Exposing Yourself on the Interwebs – Baby Steps

I have begun a little experiement. Over the past year, I have written quite a bit of code related to networking. I have prototyped a lot of different things, and actually used some of it in a production environment. I have written http parser, websocket implementation, xml parser, and myriad wrappers for standard libraries.

So, now the experiment. I want to expose a few web services, running from my home, running on nothing but code that I have written (except for core OS code). How hard could it be?

Yesterday, I packaged up a bit of TINN and put it on my desktop machine to run a very simple http static content server. It’s a Windows box, and of course I could simply run IIS, but that’s a bit of a cheat. So, I started the service:

tinn main.lua

And that’s that. According to my intentions, the only content that should be served up is stuff that’s sitting within the ‘./wwwroot’ directory relative to where I started the service running. This is essentially the server that I outlined previously.

I am an average internet consumer when it comes to home network setup. I have an ASUS router that’s pretty fast and decent with its various security holes and strengths. At home I am sitting behind it’s “firewall” protection. But, I do want to expose myself, so what do I do?

Well, I must change the configuration on the router. First of all, I need to get a DNS entry that will point a certain URL to my router. Luckily, the ASUS router has a dynamic DNS service built right in. So, I choose a name (I’ll show that later), and simply select a button, and “Apply”. OK. Now my router is accessible on a well known url/ip: chosenname.asuscomm.com I confirm this by typing that into my we browser, and sure enough, I can connect to my browser over the internet. I am prompted for the admin password, and I’m in!

So, the first scary thought is, I hope I chose a password that is relatively strong. I hope I didn’t use the default ‘password’, like so many people do.

Alright. Now I know my router, and thus my network in general, can be accessed through a well known public url. The next thing I need to do is set a static IP address for my web server machine. This isn’t strictly necessary, but as I’m about to enable port forwarding, it will just be easier to use a static IP within my home domain. I set it up as: 192.168.1.4 The HP printer is 1, the Synology box is 2, and everything else gets random numbers.
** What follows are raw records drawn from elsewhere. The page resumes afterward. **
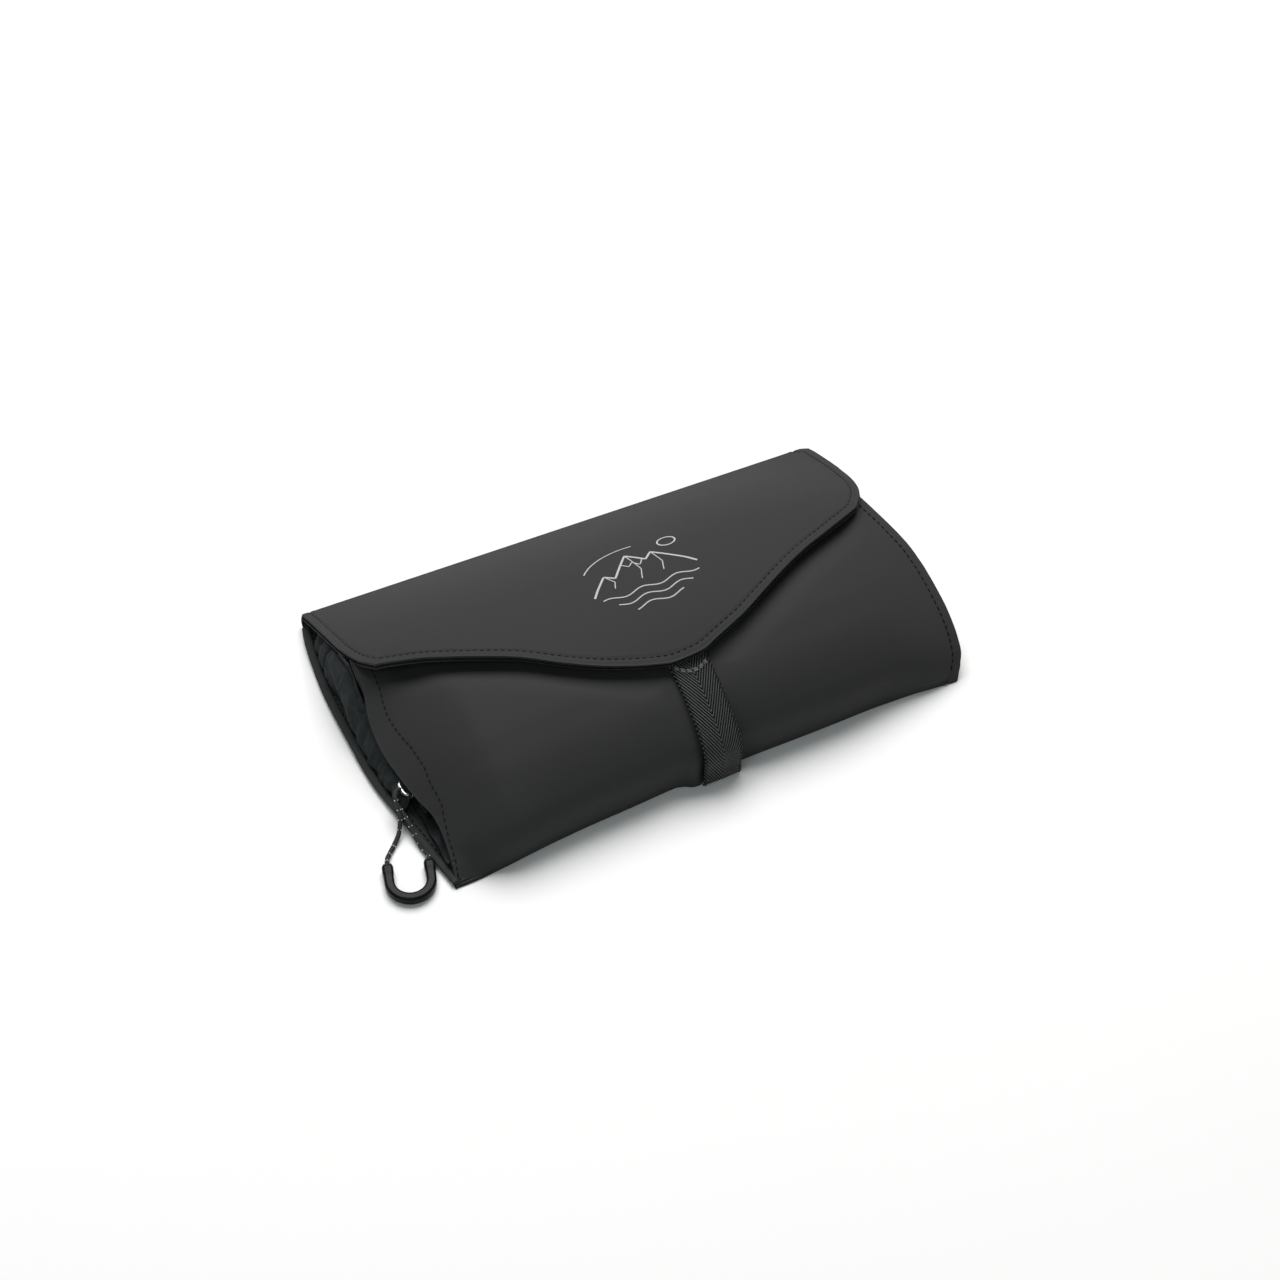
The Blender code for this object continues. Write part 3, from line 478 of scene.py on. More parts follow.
def grid_uv(grid):
    """UVs in mm, from the distances along the grid's two middle lines."""
    u = reach_along(grid[:, grid.shape[1] // 2])
    v = reach_along(grid[grid.shape[0] // 2])
    return np.stack(np.meshgrid(u, v, indexing="ij"), axis=-1)


def grid_quads(index, flip=False):
    """The quads of a grid whose points have these numbers."""
    quads = np.stack([index[:-1, :-1], index[1:, :-1], index[1:, 1:], index[:-1, 1:]],
                     axis=-1).reshape(-1, 4)
    return quads[:, ::-1] if flip else quads


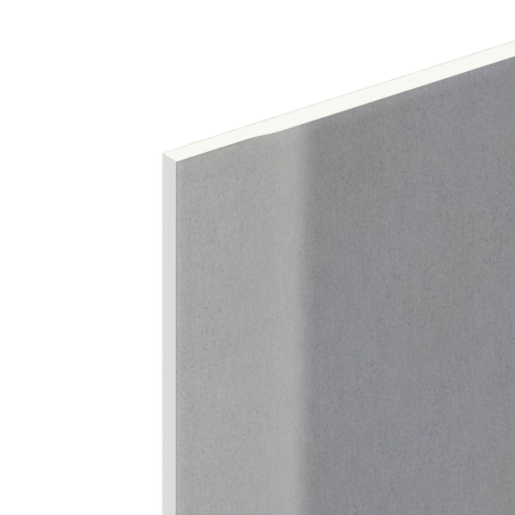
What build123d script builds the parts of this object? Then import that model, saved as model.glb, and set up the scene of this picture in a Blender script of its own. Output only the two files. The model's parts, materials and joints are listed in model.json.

Next is port forwarding. What I want is to have the web server machine, which is listening on port 8080, receive any traffice coming from the well known url headed to port 8080. I want the following URL to land on this machine and be handled by the web server code that’s running:

http://chosenname.asuscomm.com:8080/index.htm

So, I set that configuration in the router, and press ‘Apply’…

Back to my browser, type in that URL and voila! It works!

Now I take a pause at this point and ask myself a few questions. First of all, am I really confident enough in my programming skills to expose myself to the wide open internet like this? Second, I ask myself if my brother, or mother could have worked their way through a similar exercise?

Having gotten this far, I’m feeling fairly confident, so I let it run overnight to see what happens. Mind you, I’m not accessing it myself at night, but I wanted to see what would happen just having my router and server hanging out there on the internet.

I cam back in the morning, and checked the console output to see what happened, if anything. What I saw was this:

NO RESPONSE BODY: ./wwwroot/HNAP1

Hah! It happened twice, then never more. Well, that HNAP1 trick is a particular vulnerability to home routers which are configured by default to do automatic configuration stuff. D-Link routers, in particular, are vulnerable to an attack whereby they can be compromised through a well scripted Soap exchange, starting from here.

I’ve turned off that particular feature of my router, so, I think I luckily dodged that particular bullet.

The funny thing is though, I didn’t advertise my url, and I didn’t tell anyone that there would be an http server hanging out on port 8080. This happened within 8 hours of my service going live. So, it tells you what a teaming pool hackedness the internet truly is.

The other thing I have learned thus far is that I need a nice logging module. I just so happen to be printing out the URL of each request that comes in, but I should like to have the IP address of the requester, and some more interesting information that you typically find in web logs. So, I’ll have to add that module.

Having started down this path, I have another desire as well. My desktop machine is way too loud, and consumes too much power to be an always on web server. So, I’ve ordered the parts to build a nice Shuttle PC which will serve this purpose. It’s a decent enough machine. 256Gb SSD, i7, onboard video. I don’t need it to be a gaming rig, nor an HTPC, nor serve any other purpose. It just needs to run whatever web services I come up with, and it must run Windows. This goes towards the purpose built argument I made about the Surface 2. A machine specific to a specific job, without concern for any other purpose it might have. You could argue that I should just purchase a router that has a built in web server, or just use the Synology box, which will do this just fine. But, my criteria is that I want to write code, tinker about, and it must run Windows.

And so it begins. I’ve got the basic server up and running, and I’m already popular enough to be attacked. Now I am confident to add some features and content over time to make it more interesting.